======== RECORD LIST ========

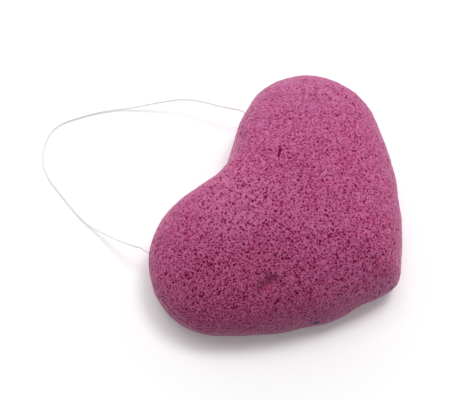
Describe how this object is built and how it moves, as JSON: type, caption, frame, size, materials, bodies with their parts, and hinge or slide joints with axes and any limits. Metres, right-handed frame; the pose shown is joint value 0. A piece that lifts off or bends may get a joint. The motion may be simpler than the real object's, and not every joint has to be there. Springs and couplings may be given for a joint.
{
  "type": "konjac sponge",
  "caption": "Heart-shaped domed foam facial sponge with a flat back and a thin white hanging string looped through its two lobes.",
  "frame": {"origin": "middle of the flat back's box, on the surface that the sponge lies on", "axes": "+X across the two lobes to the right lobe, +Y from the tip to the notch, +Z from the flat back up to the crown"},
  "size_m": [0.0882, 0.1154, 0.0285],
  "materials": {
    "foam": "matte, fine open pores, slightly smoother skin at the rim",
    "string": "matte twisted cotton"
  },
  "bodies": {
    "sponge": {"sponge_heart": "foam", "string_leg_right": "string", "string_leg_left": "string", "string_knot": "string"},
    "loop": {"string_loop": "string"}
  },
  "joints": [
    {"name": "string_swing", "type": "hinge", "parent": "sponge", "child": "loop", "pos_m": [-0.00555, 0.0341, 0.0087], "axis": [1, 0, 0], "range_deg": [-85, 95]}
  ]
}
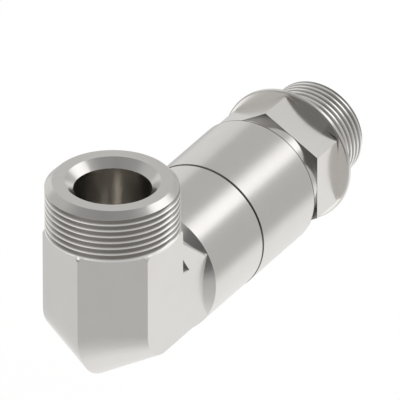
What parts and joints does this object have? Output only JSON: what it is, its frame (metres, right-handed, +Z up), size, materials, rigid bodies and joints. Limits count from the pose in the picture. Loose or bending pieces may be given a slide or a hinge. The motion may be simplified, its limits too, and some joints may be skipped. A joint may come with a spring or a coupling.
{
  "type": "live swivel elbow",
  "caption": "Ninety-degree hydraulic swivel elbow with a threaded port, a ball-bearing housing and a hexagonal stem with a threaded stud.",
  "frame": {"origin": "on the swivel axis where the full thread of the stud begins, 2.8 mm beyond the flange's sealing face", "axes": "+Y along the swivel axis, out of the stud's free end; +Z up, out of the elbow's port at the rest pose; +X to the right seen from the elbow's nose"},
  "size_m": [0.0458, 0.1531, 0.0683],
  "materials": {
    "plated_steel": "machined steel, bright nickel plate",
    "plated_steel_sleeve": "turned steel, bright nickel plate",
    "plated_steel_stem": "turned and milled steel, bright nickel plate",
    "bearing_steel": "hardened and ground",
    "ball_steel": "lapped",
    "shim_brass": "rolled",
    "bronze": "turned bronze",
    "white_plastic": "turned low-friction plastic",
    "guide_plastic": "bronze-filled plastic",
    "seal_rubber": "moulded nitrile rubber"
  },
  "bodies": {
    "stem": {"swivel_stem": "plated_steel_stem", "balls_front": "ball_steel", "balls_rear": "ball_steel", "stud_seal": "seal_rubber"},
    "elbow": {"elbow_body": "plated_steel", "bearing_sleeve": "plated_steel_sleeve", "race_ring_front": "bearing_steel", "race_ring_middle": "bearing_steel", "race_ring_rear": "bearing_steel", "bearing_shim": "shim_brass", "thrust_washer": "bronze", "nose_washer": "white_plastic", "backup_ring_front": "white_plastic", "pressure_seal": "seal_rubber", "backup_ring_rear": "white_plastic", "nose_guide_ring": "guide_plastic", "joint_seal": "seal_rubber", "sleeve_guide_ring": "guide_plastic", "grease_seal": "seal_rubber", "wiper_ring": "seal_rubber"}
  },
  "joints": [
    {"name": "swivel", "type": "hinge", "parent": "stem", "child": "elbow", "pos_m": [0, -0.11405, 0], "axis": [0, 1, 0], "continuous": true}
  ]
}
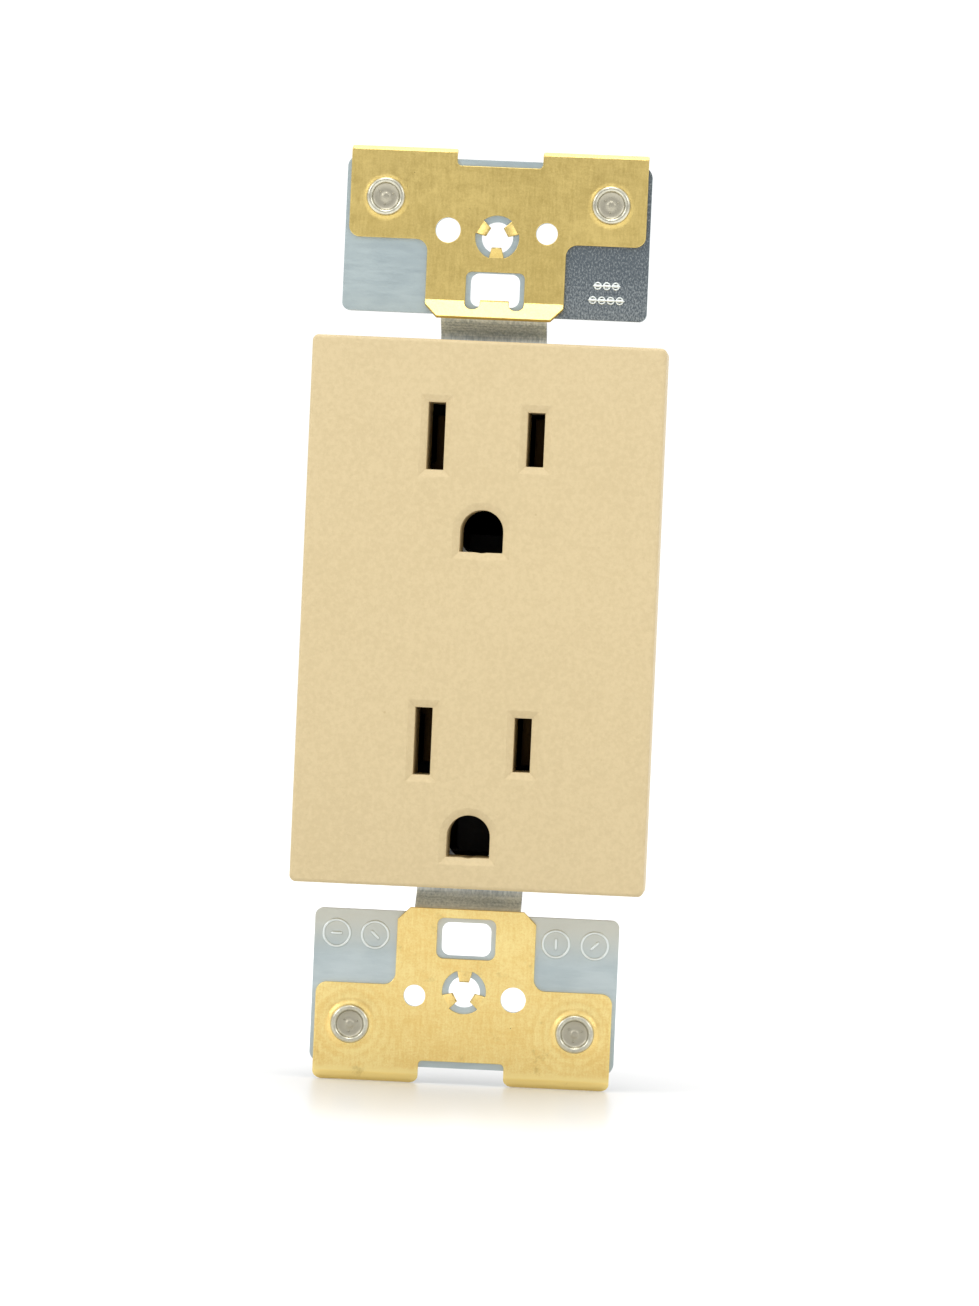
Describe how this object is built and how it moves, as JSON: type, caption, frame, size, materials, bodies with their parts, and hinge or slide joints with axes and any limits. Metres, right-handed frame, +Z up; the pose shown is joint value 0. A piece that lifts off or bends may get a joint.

========

→ TASK BRIEF
Quote all of the entries verbatim.

→ TASK RESULT
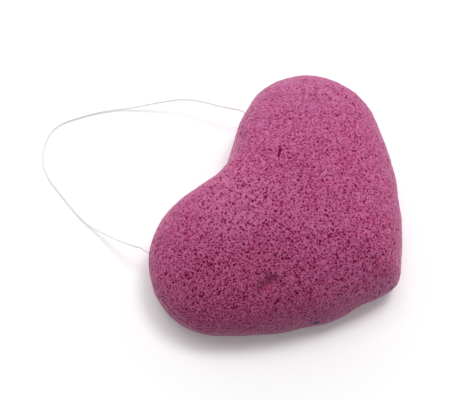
Describe how this object is built and how it moves, as JSON: type, caption, frame, size, materials, bodies with their parts, and hinge or slide joints with axes and any limits. Metres, right-handed frame; the pose shown is joint value 0. A piece that lifts off or bends may get a joint. The motion may be simpler than the real object's, and not every joint has to be there. Springs and couplings may be given for a joint.
{
  "type": "konjac sponge",
  "caption": "Heart-shaped domed foam facial sponge with a flat back and a thin white hanging string looped through its two lobes.",
  "frame": {"origin": "middle of the flat back's box, on the surface that the sponge lies on", "axes": "+X across the two lobes to the right lobe, +Y from the tip to the notch, +Z from the flat back up to the crown"},
  "size_m": [0.0882, 0.1154, 0.0285],
  "materials": {
    "foam": "matte, fine open pores, slightly smoother skin at the rim",
    "string": "matte twisted cotton"
  },
  "bodies": {
    "sponge": {"sponge_heart": "foam", "string_leg_right": "string", "string_leg_left": "string", "string_knot": "string"},
    "loop": {"string_loop": "string"}
  },
  "joints": [
    {"name": "string_swing", "type": "hinge", "parent": "sponge", "child": "loop", "pos_m": [-0.00555, 0.0341, 0.0087], "axis": [1, 0, 0], "range_deg": [-85, 95]}
  ]
}
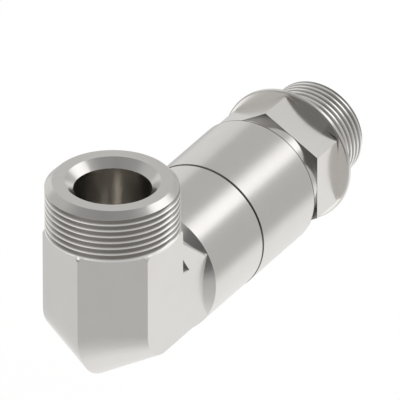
What parts and joints does this object have? Output only JSON: what it is, its frame (metres, right-handed, +Z up), size, materials, rigid bodies and joints. Limits count from the pose in the picture. Loose or bending pieces may be given a slide or a hinge. The motion may be simplified, its limits too, and some joints may be skipped. A joint may come with a spring or a coupling.
{
  "type": "live swivel elbow",
  "caption": "Ninety-degree hydraulic swivel elbow with a threaded port, a ball-bearing housing and a hexagonal stem with a threaded stud.",
  "frame": {"origin": "on the swivel axis where the full thread of the stud begins, 2.8 mm beyond the flange's sealing face", "axes": "+Y along the swivel axis, out of the stud's free end; +Z up, out of the elbow's port at the rest pose; +X to the right seen from the elbow's nose"},
  "size_m": [0.0458, 0.1531, 0.0683],
  "materials": {
    "plated_steel": "machined steel, bright nickel plate",
    "plated_steel_sleeve": "turned steel, bright nickel plate",
    "plated_steel_stem": "turned and milled steel, bright nickel plate",
    "bearing_steel": "hardened and ground",
    "ball_steel": "lapped",
    "shim_brass": "rolled",
    "bronze": "turned bronze",
    "white_plastic": "turned low-friction plastic",
    "guide_plastic": "bronze-filled plastic",
    "seal_rubber": "moulded nitrile rubber"
  },
  "bodies": {
    "stem": {"swivel_stem": "plated_steel_stem", "balls_front": "ball_steel", "balls_rear": "ball_steel", "stud_seal": "seal_rubber"},
    "elbow": {"elbow_body": "plated_steel", "bearing_sleeve": "plated_steel_sleeve", "race_ring_front": "bearing_steel", "race_ring_middle": "bearing_steel", "race_ring_rear": "bearing_steel", "bearing_shim": "shim_brass", "thrust_washer": "bronze", "nose_washer": "white_plastic", "backup_ring_front": "white_plastic", "pressure_seal": "seal_rubber", "backup_ring_rear": "white_plastic", "nose_guide_ring": "guide_plastic", "joint_seal": "seal_rubber", "sleeve_guide_ring": "guide_plastic", "grease_seal": "seal_rubber", "wiper_ring": "seal_rubber"}
  },
  "joints": [
    {"name": "swivel", "type": "hinge", "parent": "stem", "child": "elbow", "pos_m": [0, -0.11405, 0], "axis": [0, 1, 0], "continuous": true}
  ]
}
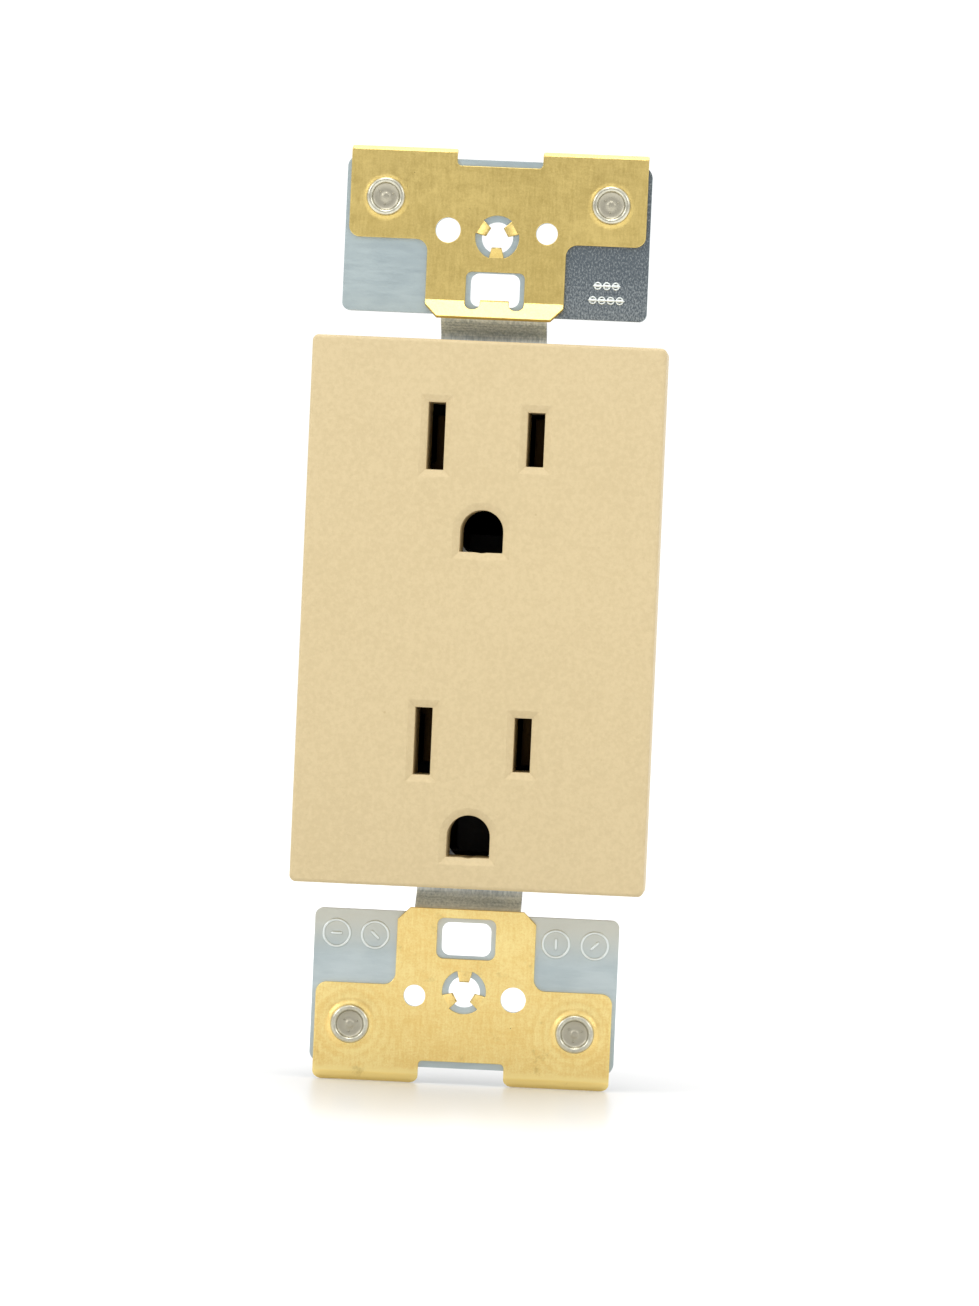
Describe how this object is built and how it moves, as JSON: type, caption, frame, size, materials, bodies with their parts, and hinge or slide joints with axes and any limits. Metres, right-handed frame, +Z up; the pose shown is joint value 0. A piece that lifts off or bends may get a joint.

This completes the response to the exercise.